I hope the Senate can return to regular order as McCain has so eloquently called for, and I hope it happens sooner rather than later. I am inspired and feel hopeful when I see students participating in the legislative process at the Edward M. Kennedy Institute in Boston, as they attempt to pass legislation through regular order, reach across the aisle to find common ground, and experience democracy in the way our founders intended. They tell us that they have a new appreciation for the importance of compromise and listening to the other side.
At the Kennedy Institute, we are encouraged to see the next generation of leaders understand what the Senate is supposed to be and what it has been — a place where women and men of good will and both parties come together to address the greatest challenges facing our nation.

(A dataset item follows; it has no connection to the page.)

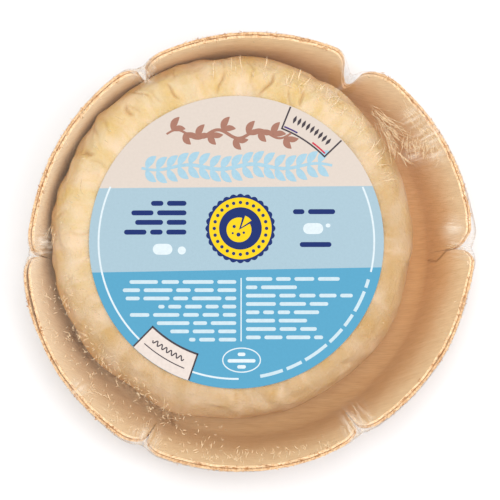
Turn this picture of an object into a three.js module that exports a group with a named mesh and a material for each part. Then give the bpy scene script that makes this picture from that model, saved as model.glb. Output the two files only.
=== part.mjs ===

As my husband once said: “We are Americans. This is what we do. We reach the moon. We scale the heights. I know it. I’ve seen it. I’ve lived it. And we can do it again.”
By their courageous actions, John McCain, Susan Collins, and Lisa Murkowski challenged their colleagues to “do it again.” All of us who believe in the need for a functioning Senate owe them a debt of gratitude.
Victoria Reggie Kennedy is cofounder and president of the board of the Edward M. Kennedy Institute for the United States Senate. She is an attorney and the widow of Senator Edward M. Kennedy.